Arafat could only cast his lot upon an unresponsive fate and a miracle that would never bend these unyielding times. The Muqata’a, his headquarters and only home, was collapsing around him room by room. Over and over he boomed in a prophetic rumble that he would die a martyr, sending a passing chill deep through the Arab marrow. However, repetition has the effect of reducing tragedy to the ordinary and thus it was with the siege on Arafat: it became all too familiar. Three years of poison, three years of fetid air, three years of the American taunt, "He's no longer relevant," three years of Israel's dogged drive to strip him of his powers and the power of his symbolism. The Palestinians, however, have always proved capable of creating symbols: the siege on him represents the siege on us, his suffering equals our suffering. He is with us, inside us, just like us. We love him because we love him; we love him because we do not love his enemies.

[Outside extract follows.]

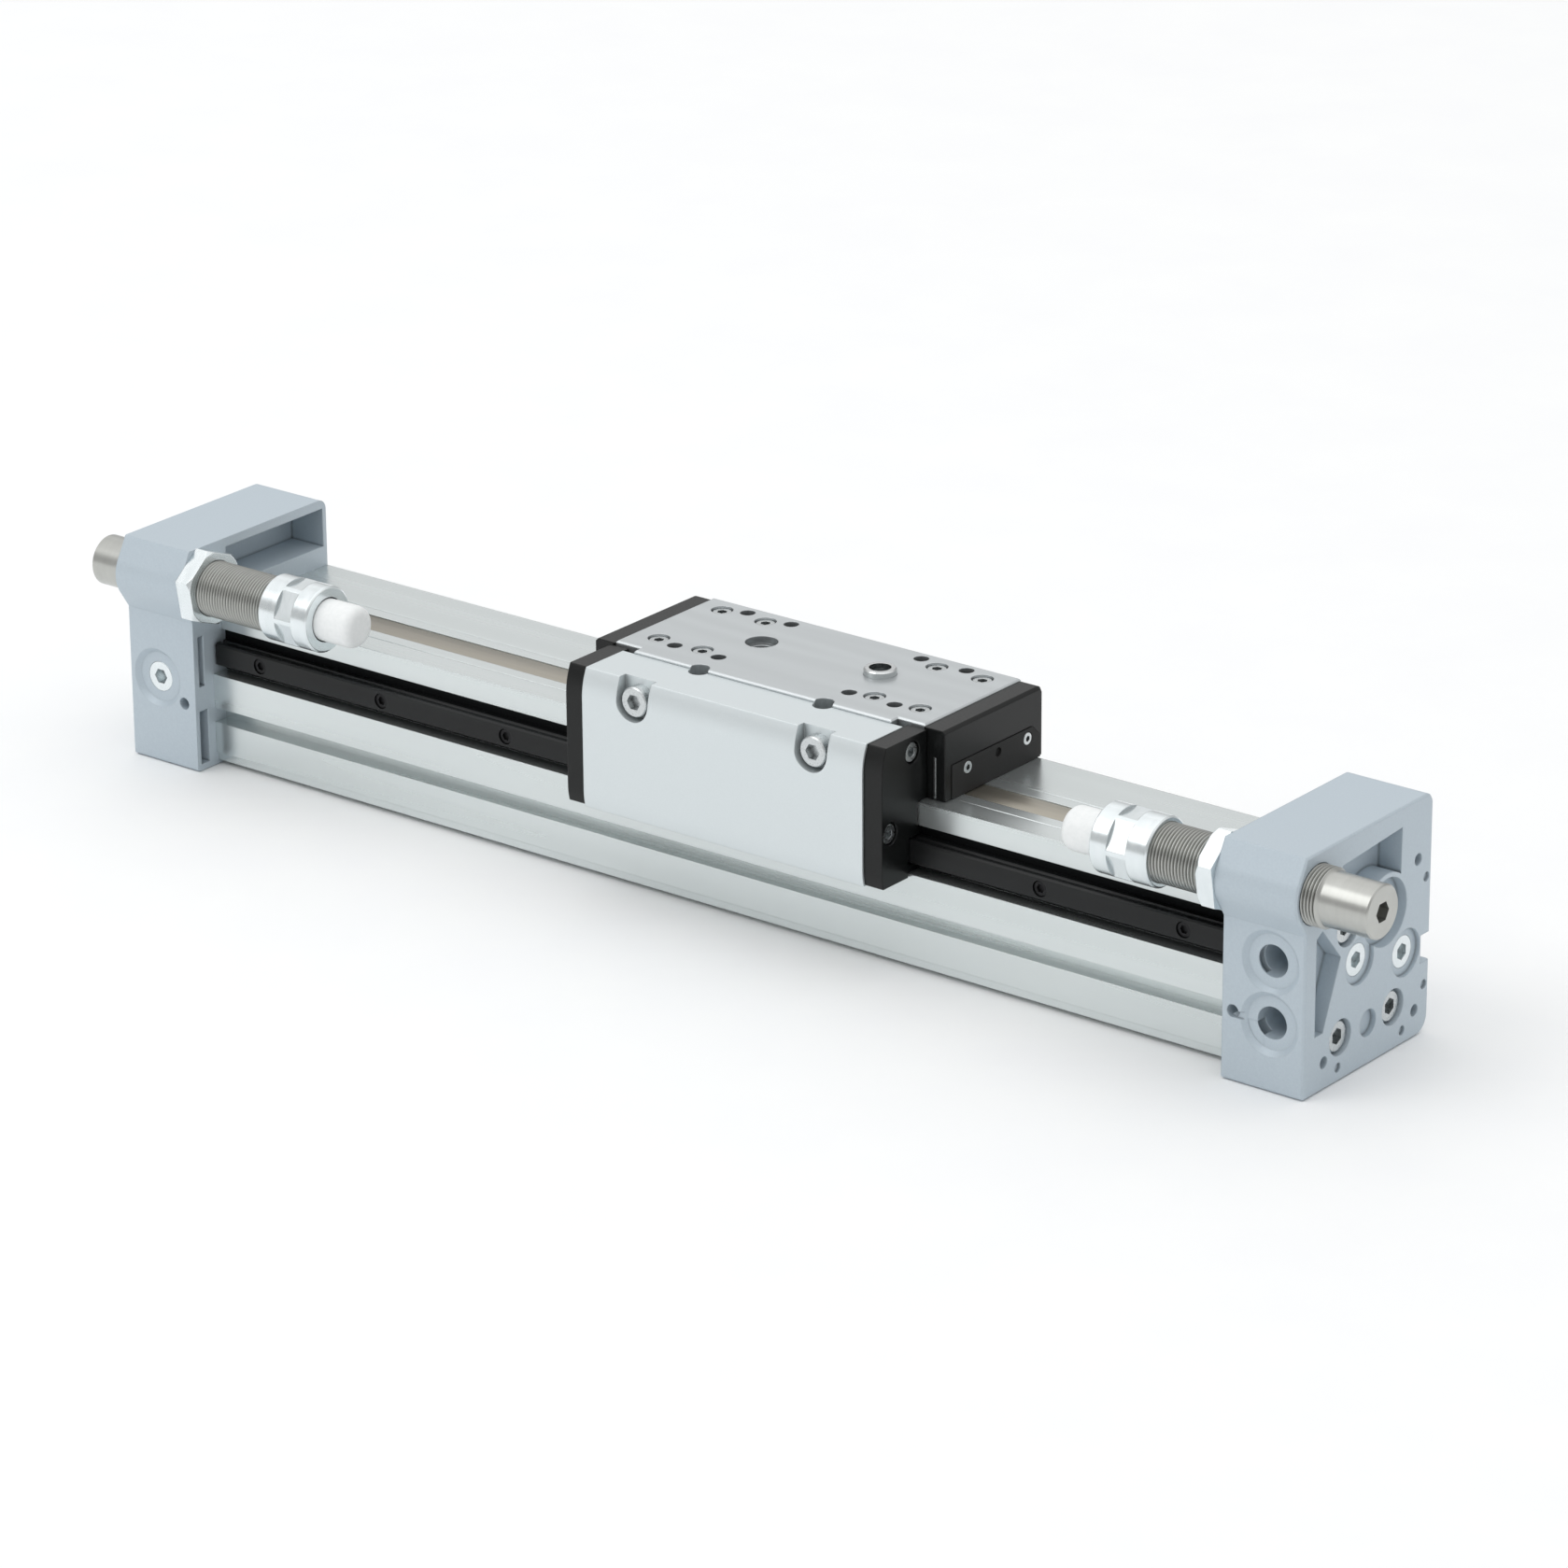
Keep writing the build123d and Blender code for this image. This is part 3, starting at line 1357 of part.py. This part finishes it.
save("piston_seals", *piston_ring(piston_seal_start, piston_seal_width, piston_seal_depth,
                                  bore_radius - 0.05))
save("piston_wear_rings", *piston_ring(wear_ring_start, wear_ring_width, wear_ring_depth,
                                       bore_radius - 0.1))
save("piston_magnets", *piston_ring(magnet_start, magnet_width, magnet_depth, piston_radius - 0.2))
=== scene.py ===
import bpy
import bmesh
import json
import math
from mathutils import Matrix, Vector


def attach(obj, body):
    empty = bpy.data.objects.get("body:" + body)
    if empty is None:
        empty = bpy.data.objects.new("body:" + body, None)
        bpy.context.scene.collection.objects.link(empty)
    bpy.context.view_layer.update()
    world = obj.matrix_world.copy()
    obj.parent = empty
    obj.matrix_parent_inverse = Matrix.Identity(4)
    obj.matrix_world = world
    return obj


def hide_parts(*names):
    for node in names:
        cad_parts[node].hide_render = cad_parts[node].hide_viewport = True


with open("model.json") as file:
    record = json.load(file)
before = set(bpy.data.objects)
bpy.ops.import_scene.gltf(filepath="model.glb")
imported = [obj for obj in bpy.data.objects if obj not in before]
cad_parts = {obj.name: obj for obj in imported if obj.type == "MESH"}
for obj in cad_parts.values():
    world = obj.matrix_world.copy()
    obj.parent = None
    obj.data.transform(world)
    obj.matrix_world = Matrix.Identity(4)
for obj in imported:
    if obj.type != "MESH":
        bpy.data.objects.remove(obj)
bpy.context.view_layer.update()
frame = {"nodes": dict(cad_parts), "record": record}
nodes = frame["nodes"]
mm = 0.001
print("stage: frame loaded,", len(nodes), "nodes")


# Camera at the photograph's place, solved from the edges of the caps and the slide
camera = {
    "place": (1.0607, -1.3312, 0.7027),
    "right": (0.78747, 0.61632, -0.00700),
    "back": (0.57511, -0.73064, 0.36799),
    "lens": 156.11,
    "sensor": 36.0,
    "nearest": 0.05, "farthest": 30,
}


def makeCamera(settings):
    data = bpy.data.cameras.new("camera")
    data.sensor_fit = "HORIZONTAL"
    data.sensor_width = settings["sensor"]
    data.lens = settings["lens"]
    data.clip_start = settings["nearest"]
    data.clip_end = settings["farthest"]
    right = Vector(settings["right"]).normalized()
    back = Vector(settings["back"]).normalized()
    up = back.cross(right).normalized()
    right = up.cross(back)
    turn = Matrix((right, up, back)).transposed().to_4x4()
    view = bpy.data.objects.new("camera", data)
    view.matrix_world = Matrix.Translation(Vector(settings["place"])) @ turn
    bpy.context.scene.collection.objects.link(view)
    bpy.context.scene.camera = view


makeCamera(camera)
bpy.context.scene.view_settings.view_transform = "Standard"


# Colours are written as sRGB and turned to linear here
def colour(code):
    values = [int(code[i:i + 2], 16) / 255 for i in (1, 3, 5)]
    return tuple(v / 12.92 if v <= 0.04045 else ((v + 0.055) / 1.055) ** 2.4 for v in values) + (1.0,)


def addNode(tree, kind, settings=None, links=None):
    node = tree.nodes.new(kind)
    for key, value in (settings or {}).items():
        if isinstance(key, int) or key in node.inputs:
            node.inputs[key].default_value = value
        else:
            setattr(node, key, value)
    for key, source in (links or {}).items():
        tree.links.new(source, node.inputs[key])
    return node


def newMaterial(name):
    material = bpy.data.materials.new(name)
    material.use_nodes = True
    tree = material.node_tree
    tree.nodes.clear()
    shader = addNode(tree, "ShaderNodeBsdfPrincipled")
    addNode(tree, "ShaderNodeOutputMaterial", links={"Surface": shader.outputs["BSDF"]})
    place = addNode(tree, "ShaderNodeTexCoord").outputs["Object"]
    return material, tree, shader, place


# noise whose grains measure sizes, in millimetres along X, Y and Z
def grain(tree, place, sizes, detail=3.0):
    scale = tuple(1000.0 / size for size in sizes)
    mapping = addNode(tree, "ShaderNodeMapping", {"Scale": scale}, {"Vector": place})
    return addNode(tree, "ShaderNodeTexNoise", {"Scale": 1.0, "Detail": detail, "Roughness": 0.6},
                   {"Vector": mapping.outputs["Vector"]}).outputs["Fac"]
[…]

He did not surprise us this time. This time he had prepared us for a final farewell. The besieged left the confines of his siege to call upon death in exile and to furnish the legend with the necessary clever ending. He gave us time so that our sorrow could find the appropriate tools of expression and so that we could gradually reach the age of weaning. There is something of him in every one of us. He was the father and the son: the father of an entire phase of the history of the Palestinian people, and their son whose rhetoric and image they helped foster. 

We bid farewell to Arafat, but not to the past. Now we embark on a new phase of history with unknown possibilities. But should we not first set our feet down in the present before we begin to fear what tomorrow might hold?